Let me give you an example: A few years back, we were working on an oil and gas related documentary using a classic camera in the XDCAM lines, the PMW-EX3 — a highly user-friendly camera that also carried the “full auto” button. We were finishing up our shoots and getting ready to get into the editing bay, but we really needed a shot or two of the classic blood-red Halliburton fracking trucks — shots that had eluded us to that point. In one of our final shooting days, I was driving down the road toward the oil-patch with my administrative assistant sitting shotgun, someone who knew nothing about running broadcast cams at all, when we noticed a red Halliburton truck rolling right alongside of us. I had an EX3 sitting in the back within arm’s reach, but we had just finished up an indoor shoot so I knew the settings were not in place for outdoor lighting. Acting quickly, I grabbed the camera, plopped it in my administrator’s lap, and told him to hurry and power on the camera, pull the MF/AF focus ring to auto, and push the magic full-auto button. Just like that, in under 30 seconds, I had a total novice capturing an essential clip for our documentary. Actually, it didn’t turn out too bad. Have a look:


Continuing in the solid XDCAM traditions, Sony has added this full-auto feature to its newest in the line — the PXW-X180.

Often times these days when shooting more complex productions in 4K, we keep a user-friendly documentary camera like the X180 onsite so we can quickly grab things that might be happening outside of where we have our larger, and often bulky 4K rigs set up.

We also keep something like the X180 around to nab backstory coverage of our own production sets to share later with our videography fans. The X180’s full-auto feature at times comes in very handy when we need to drop the camera in an unexperienced person’s hands to help us grab a few clips of our own production sets where the “manual-everything” pros are already busy shooting.

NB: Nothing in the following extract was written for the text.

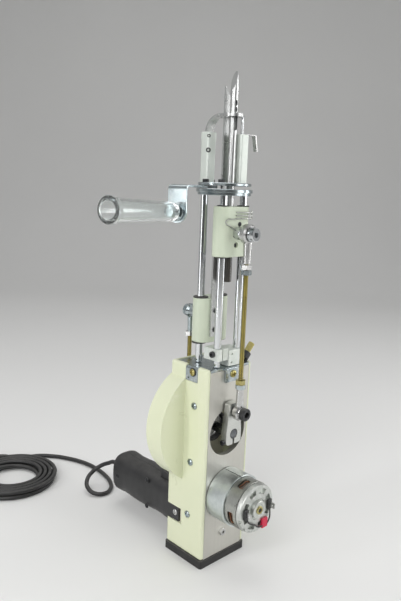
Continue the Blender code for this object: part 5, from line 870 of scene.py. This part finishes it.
def make_end_bell():
    """The cast end bell with its boss, slots, brush windows, terminals and red sleeve."""
    bell = turned("end_bell_cast", [(0, 0), (0.0202, 0), (0.0202, 0.0036), (0.0197, 0.0043), (0.0188, 0.0045),
        (0.0090, 0.0045), (0.0088, 0.0039), (0.0078, 0.0039), (0.0075, 0.0045), (0.0075, 0.0071), (0.0071, 0.0075),
        (0.0050, 0.0075), (0.0046, 0.0070), (0, 0.0070)], 96)
    on_axis(bell, -0.0546, MOTOR_HEIGHT, FRONT)
    for i in range(8):
        place = on_bell(-0.0585, TAU * (i + 0.5) / 8)
        if i % 4 in (0, 3):
            outline = rounded_box(0.0118, -0.0030, 0.0168, 0.0030, 0.0006)
        else:
            outline = arc(0, 0, 0.0172, -14, 14, 8) + arc(0, 0, 0.0128, 14, -14, 8)
        cut(bell, settle(flat("slot", outline, 0.004), place @ Matrix.Translation((0, 0, -0.0022))))
    for turn in (195, 222, 246, 262, 292, 318):
        notch = flat("notch", rounded_box(0.0186, -0.0014, 0.0230, 0.0014, 0.0006), 0.006)
        cut(bell, settle(notch, on_bell(-0.0570, math.radians(turn))))
    dress(bell, "bell", "motor_end_cap")
    bush = turned("boss_bush", [(0.0020, 0), (0.0034, 0), (0.0034, 0.0007), (0.0031, 0.0010), (0.0020, 0.0010),
        (0.0020, 0)], 40)
    dress(on_axis(bush, -0.0616, MOTOR_HEIGHT, FRONT), "yellow_zinc")
    shaft_end = turned("boss_shaft_end", [(0, 0), (0.0019, 0), (0.0019, 0.0003), (0.0016, 0.0006), (0, 0.0006)], 32)
    dress(on_axis(shaft_end, -0.0616, MOTOR_HEIGHT, FRONT), "black_steel")
    for side, label in SIDES:
        x = side * 0.01414
        tab = block(f"terminal_{label}", (x - 0.0004, -0.0660, 0.0597), (x + 0.0004, -0.0585, 0.0643), 0.0001, 2)
        cut(tab, bar("eye", (x - 0.002, -0.0640, MOTOR_HEIGHT), (x + 0.002, -0.0640, MOTOR_HEIGHT), 0.0007,
            sides=20))
        dress(tab, "steel")
        seat = block(f"terminal_seat_{label}", (x - 0.0022, -0.0612, 0.0577), (x + 0.0022, -0.0588, 0.0663), 0.0005)
        dress(seat, "black")
    sleeve = block("red_insulator", (0.0055, -0.0612, 0.0430), (0.0125, -0.0588, 0.0515), 0.0009)
    dress(sleeve, "red")
    left = (-0.0141, 0.0585), (-0.0105, 0.0535), (-0.0040, 0.0500), (0.0010, 0.0462), (0.0060, 0.0455)
    right = (0.0141, 0.0585), (0.0150, 0.0530), (0.0138, 0.0480), (0.0112, 0.0455)
    for label, line in (("left", left), ("right", right)):
        dress(wire(f"motor_lead_{label}", [(x, -0.0608, z) for x, z in line], 0.0006), "black")


# Crank and front connecting rod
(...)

So if you own an X180, or other XDCAM carrying the full-auto feature, don’t just chuck that feature in the useless, not-for-me, mental-waste-dump — rather, consider it another well thought out tool to be used in emergency on-the-fly situations by the run-and-gun documentary ninja. Keep it available in the brain’s toolkit, and one day, it just might save your bacon in the most unexpected situation.